`Plato and the Nerd,' Part 2a: Penrose et al.

Dated: 

13 September 2017

During the past seven years there have been only a handful of popularized books on engineering & science that I have read from cover to cover in less than a week. These books are listed here:

  1. Donald MacKenzie's Mechanizing Proof: Computing, Risk, and Trust [9]
  2. Peter Naur's Knowing and the Mystique of Logic and Rules [10]
  3. Timothy Colburn's Philosophy and Computer Science [2]
  4. Matti Tedre's The Science of Computing: Shaping a Discipline [13]
  5. Gilles Dowek's Computation, Proof, Machine: Mathematics Enters a New Age [4]

A sixth and brand new item on my list of favorites is Edward A. Lee's Plato and the Nerd: The Creative Partnership of Humans and Technology (MIT Press, 2017), which I have previously introduced here.

Besides the aforementioned books, I also recall being inspired in the early 2000s by the writings of Douglas Hofstadter [7], James Gleick [6], Stephen Wolfram [15], and Roger Penrose [11]. (Obviously I needed more than a week to get through Wolfram's 1000+ pages.) I remember discussing Penrose's book in 2008 at the Institute of Logic, Language, and Computation of the University of Amsterdam. Surrounded by logicians, I was told that Penrose was considered a “crackpot” due to his allegedly ill-informed and opposing views on digital physics.
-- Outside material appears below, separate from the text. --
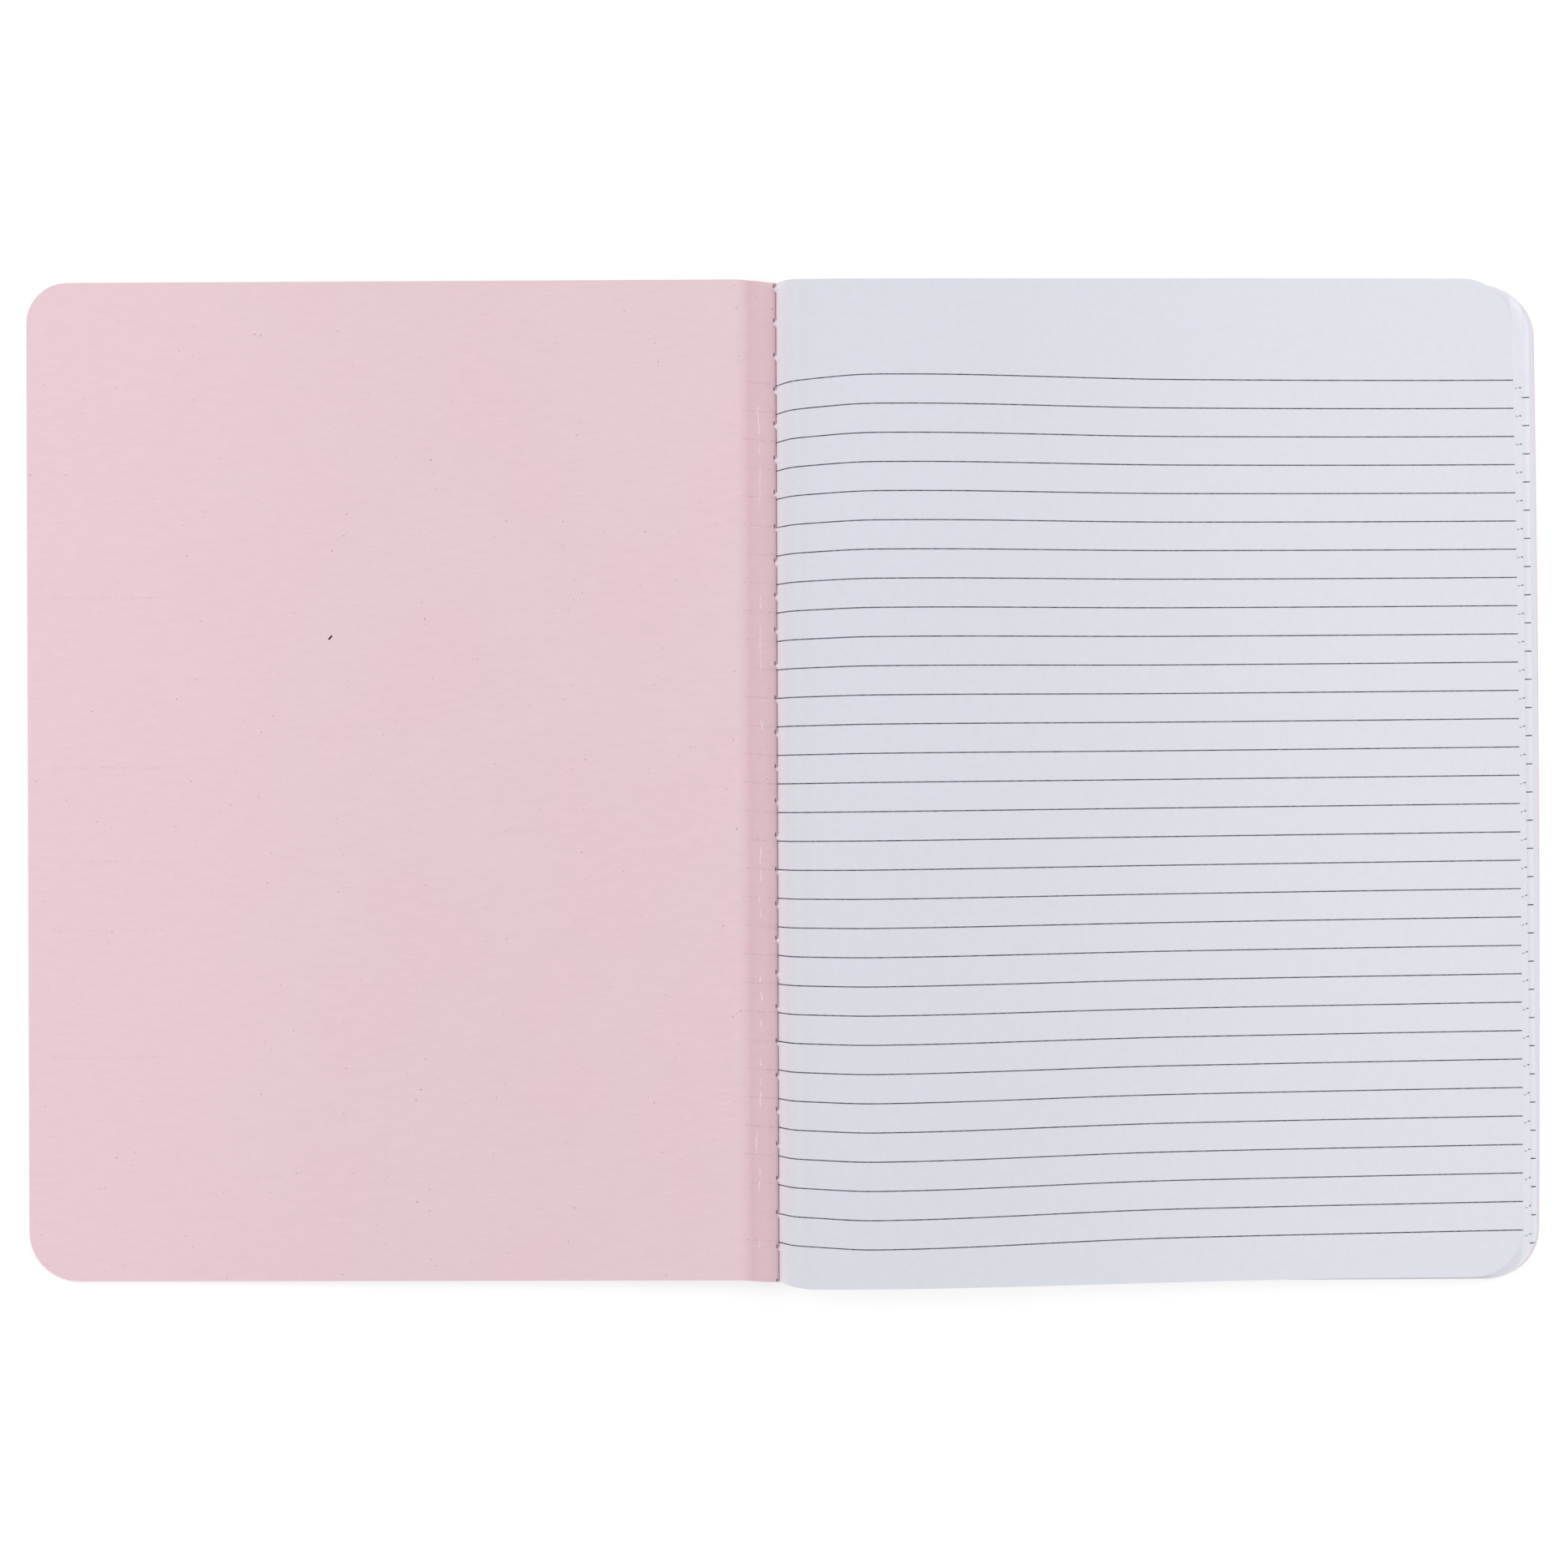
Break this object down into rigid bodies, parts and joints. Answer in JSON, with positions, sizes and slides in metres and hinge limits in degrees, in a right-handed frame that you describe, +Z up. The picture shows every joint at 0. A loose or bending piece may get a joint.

Yet it was partly due to Penrose's book and his intriguing interpretation of Gödel's 1931 results, that I decided to enroll in 2007 in a Master of Logic program at the aforementioned institute in the first place.

 

PENROSE, WEGNER, BAETEN, NAUR, SUCHMAN

Both Penrose and Lee oppose the widespread belief that everything is a digital computer, that the physical world is equivalent to software [8, p.169]. Unlike Penrose, Lee says that the physical world can nevertheless be fully explained using the known laws of physics; in Lee's own words:

Penrose argues that the mind is not algorithmic and must be somehow exploiting hitherto not-understood properties of quantum physics. I am making a less radical argument, in that I argue that the mind is not digital and algorithmic even if it can be fully explained using the known laws of physics. [8, p.182, Lee's emphasis]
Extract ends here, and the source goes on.